Haq Looks Back on 33 Years
MONMOUTH, Ill. – Asked how she would like her 33-year tenure at Monmouth College to be remembered, retiring political science professor Farhat Haq had a very apt seven-word response:
“That I brought the world to Monmouth.”
“The courses that I taught at Monmouth were very much about the world,” said Haq, who joined the faculty in 1987, the same year she received her doctorate in government from Cornell University. “And my home is a place where so many students and faculty members have come and shared food from a different part of the world.”
As is so often the case with a college education, the lessons Haq helped teach didn’t necessarily come from a textbook.
“My students could see the ways we could be different from each other – culturally, politically, spiritually – but yet connect with so many people,” she said. “Many of the students were from small towns that weren’t that diverse, but that didn’t matter. We all connected. Right now in our country, that’s something we need to understand, as our identities are overruling our actions. At the end of the day, we’re all human beings.”

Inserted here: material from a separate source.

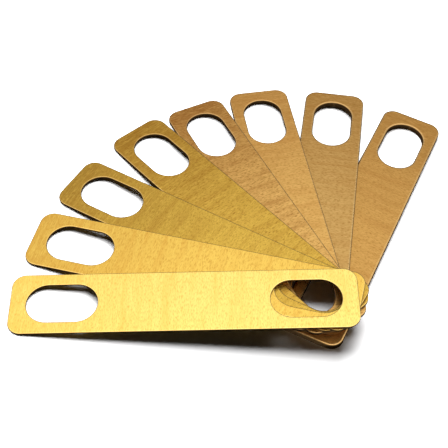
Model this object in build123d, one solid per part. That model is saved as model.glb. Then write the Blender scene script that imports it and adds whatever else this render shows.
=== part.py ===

Haq fondly remembers a Thanksgiving gathering at the home of her longtime department colleague, the late Ira Smolensky.
“We get to know our students in greater depth. We are part of their trials and tribulations. We worry about them. We get to know them as fellow human beings. And that’s a privilege.” – Farhat Haq
“Around the table, we had four or five different religions represented,” she said. “There were people from Nepal, Japan, Germany, Pakistan. … I made great friends at Monmouth. There was tremendous diversity and so many interesting characters. Monmouth College was my home. I sensed it with my whole being, and I always knew that my well-being was connected to the College’s well-being.”
Emotions got the better of Haq as she discussed the importance of the connections and relationships that are central to the Monmouth experience.
“Through the years, people would ask me, ‘Why stay at Monmouth?’ The work we do at Monmouth College has been so meaningful. We have done something good. There’s a spirit here that takes over our whole being,” she said. “It’s not just a job for us. We get to know our students in greater depth. We are part of their trials and tribulations. We worry about them. We get to know them as fellow human beings. And that’s a privilege.”
Hired by Smolensky, Haq came to Monmouth with considerable knowledge and expertise, but little practice or experience.
“I remember it being very stressful in the beginning,” she said. “I was a new professor, struggling with a new culture, and I remember being petrified to teach class. I would type up my lectures. It seems so quaint. Now, I just have points in my mind, and I go from there.”
Smolensky, she said, was “laid back, and let me do my own thing,” which was another advantage of teaching at a small school.
“If I’d been at some larger institution, I’d have been in a silo, only teaching in my specific area,” she said. “I would’ve been straightjacketed. But at Monmouth, I had the opportunity to develop new courses. It was almost like I was still a student.”
In her sixth year on Monmouth’s faculty, Haq won the prestigious Burlington Northern Foundation Faculty Achievement Award. She has also received the College’s Hatch Academic Excellence Award in the areas of teaching and scholarship.
Haq’s expertise came into play midway through her tenure at Monmouth after 9/11.
“The department is now in a very strong position, and that’s a very important part of my ending chapter here. … We provide a solid, solid education in political science here, and that’s a point of satisfaction for me.” – Farhat Haq
“I had that set of expertise with political Islam, and I was able to do some public education and engagement around that, helping people understand what Muslim and Islam is all about,” she said. “I made dozens of presentations (many through the Road Scholars program), mainly in Illinois, and was part of engaging the larger community.”
As Haq leaves Monmouth, she does so not only with gratitude for the connections she’s made with students and colleagues, but also with comfort in knowing she’s leaving the College’s political science department in good hands.
“When I first started, we had a very small department,” she said. “Ira and I were the only full-time faculty. We had a good partnership. And then we were able to bring in a third full-time member, and we’ve always had good part-time faculty, like Robin Johnson. The department is now in a very strong position, and that’s a very important part of my ending chapter here. It’s remarkable that even with our smaller number of faculty, we’ve prepared our students to get their PhDs, to go on to law school, or to get jobs after graduation. We provide a solid, solid education in political science here, and that’s a point of satisfaction for me.”